Ethique et décision médicale : analyse sociologique et juridique du fonctionnement du « Comité de vigilance » d’un département de gynécologie-obstétrique de CHU

Auteur•rice•s

Claire NERINCK, Hélène GRANDJEAN

Publication

1998

Les possibilités du diagnostic anténatal ont beaucoup progressé au cours des dernières années, entraînant des modifications dans la pratique des interruptions dites “médicales” de grossesse (I.M.G) en cas d’anomalie fœtale (malformation ou anomalie chromosomique). Les progrès techniques concernent à la fois la qualité et la généralisation de la surveillance échographique de la grossesse et le développement des méthodes d’investigation invasives du fœtus (ponction du cordon, fœtoscopie), permettant de porter des diagnostics de plus en plus précis. Dans le même temps les possibilités médicamenteuses de déclenchement du travail avant terme (prostaglandines) ont permis d’envisager de réaliser des interruptions de grossesse quel que soit l’âge de la grossesse.
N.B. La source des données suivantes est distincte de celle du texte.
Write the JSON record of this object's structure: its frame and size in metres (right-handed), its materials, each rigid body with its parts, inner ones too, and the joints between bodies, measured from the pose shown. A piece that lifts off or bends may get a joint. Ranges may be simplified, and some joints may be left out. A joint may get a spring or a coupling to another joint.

La loi du 17 janvier 1975 relative à l’interruption volontaire de la grossesse précise que “l’interruption volontaire d’une grossesse peut être pratiquée à toute époque si deux médecins attestent, après examen et discussion, que la poursuite de la grossesse met en péril grave la santé de la femme ou qu’il existe une forte probabilité que l’enfant à naître soit atteint d’une affection d’une particulière gravité, reconnue comme incurable au moment du diagnostic”.

Dans la pratique médicale quotidienne, les principales difficultés d’application de cette loi sont liées aux deux points soulignés dans le texte de la loi.

L’interprétation de la “particulière gravité” de l’affection fœtale repose à la fois sur des critères objectifs (la réalité anatomique de la déficience, par exemple l’absence d’un membre) et des critères subjectifs (le désavantage lié à cette déficience). Sur ce point, les positions des médecins ne sont pas forcément homogènes et la demande des familles peut également être en opposition avec la décision médicale. De plus la notion de “curabilité” est souvent discutée; en effet, pour de nombreux cas la réparation de la déficience comporte un risque de séquelles dont la gravité est variable, ce qui conduit les experts à exprimer leur pronostic en termes de probabilités.

La loi indique en outre la possibilité de réaliser une interruption “à toute époque” et donc même à une période où le fœtus est viable sans intervention médicale (au-delà de 32 semaines). Or toutes les affections graves et incurables ne sont pas létales (trisomie 21, polymalformations des membres) et la découverte tardive d’une malformation n’est pas exceptionnelle.

Ce sont essentiellement ces deux types de difficultés qui ont conduit le département de gynécologie-obstétrique du CHU de Toulouse à mettre en place un “Comité de Vigilance”. Cette démarche substitue un collectif aux deux médecins à qui la loi confie la responsabilité de la décision d’interruption médicale de grossesse. Elle visait, en élargissant le partage des responsabilités, à mieux faire face à l’incertitude contenue dans les critères de gravité et d’incurabilité que la loi impose sans les définir.

La recherche que nous rapportons s’est attachée à l’observation des pratiques et à l’analyse du processus décisionnel d’un double point de vue : sociologique et juridique. Elle a été réalisée à partir de l’observation et de l’enregistrement pendant un an des réunions du Comité de Vigilance (8 réunions mensuelles sur des sujets généraux et 12 réunions ponctuelles de décision urgente) et à partir d’entretiens réalisés auprès de l’ensemble des membres du comité. Séances et entretiens, supports de l’analyse, ont été intégralement retranscrits.